Comment 2 Zac Medico gentoo-dev 2010-10-10 20:39:52 UTC
I'll reassign this to pms-bugs since it involves interaction between package managers and ebuilds.
Comment 3 Ciaran McCreesh 2010-10-10 20:44:43 UTC
A much better solution would be for Gentoo to fix its GCC handling so that you can set per-shell compiler versions and not have to worry about libstdc++ breaking.
Comment 4 SpanKY gentoo-dev 2010-10-10 22:13:31 UTC
except for the part where gcc-config already supports per-shell gcc selection.  and the part where this functionality has nothing to do with libstdc++.
Comment 5 Ciaran McCreesh 2010-10-11 06:14:57 UTC
Bug 330067 suggests otherwise...
Comment 6 SpanKY gentoo-dev 2010-10-11 07:40:33 UTC
that bug is not what was quoted in the original report, and it applies only to switching the system compiler.  so it still isnt relevant to your comment since per-shell settings do not change the ldso lookup paths in any way.
Comment 7 SpanKY gentoo-dev 2010-10-11 07:41:47 UTC
btw, dont take my comments to indicate that i'm in favor of this change.  i dont think the rare occurrences of user misconfigurations merit kludges in the PM.
Comment 8 Xake 2010-10-11 11:42:50 UTC
(In reply to comment #7)
> btw, dont take my comments to indicate that i'm in favor of this change.  i
> dont think the rare occurrences of user misconfigurations merit kludges in the
> PM.
> 

I am not out to help misconfigured users, I am out to stop confuse users.

What I mean?
Take an older stage3 file/installation (pre gcc-4.3, pre glibc-2.11) and run the following command: "emerge world -uD"
This will sooner or later fail during merge of glibc with an message about missing cpuid.h header which for a casual user does not say a thing. They google it, and may find such ridiculous workarounds as in stated bug which may even break their system.

Why does this fail?
Because the pm merge >=GCC-4.3 and thinks the depends for >=glibc-2.11 are satisfied (which they actually are not until you with gcc-config activate >=gcc-3.4) and tries to merge it.

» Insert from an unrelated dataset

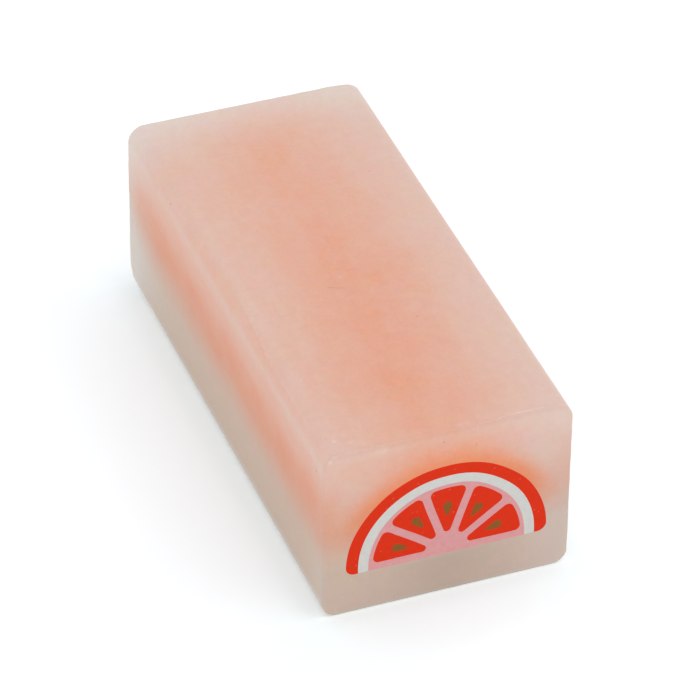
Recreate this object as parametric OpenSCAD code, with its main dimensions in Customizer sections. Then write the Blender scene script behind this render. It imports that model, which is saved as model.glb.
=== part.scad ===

Mind the users configuration was correct when he started emerge.

So why not have the PM or an eclass tell the users that the depends are not really satisfied with a unified error message (i.e. not a custom message for every ebuild that may have this problem) instead of giving them strange build errors?
Comment 9 Ciaran McCreesh 2010-10-11 12:28:04 UTC
Because the right fix is for ebuilds to set the compiler that they need, not fail if the compiler hasn't been changed.

Unfortunately, if ebuilds do that right now, then any C++ binaries they install will then not be runnable.

Having said that, you can get the behaviour you're after using EAPI 4 pkg_pretend.
Comment 10 SpanKY gentoo-dev 2010-10-11 17:17:27 UTC
not really.  ebuilds shouldnt be transparently picking random compilers different from what the user has selected.

further, i dont know why you think C++ binaries would be broken -- they wouldnt be.  actually read the bug report you referenced earlier.  it has nothing to do with the binaries themselves.

any pkg_* check on the compiler would be fundamentally wrong.  why would a binary package care what version of the compiler is installed if it is a DEPEND only issue (which this glibc bug is) ?  who is to say the system even has a compiler to test at install time ?
Comment 11 Ulrich Müller gentoo-dev 2020-10-25 16:58:05 UTC
No progress since more than 10 years, therefore closing.

Feel free to reopen with a concrete proposal.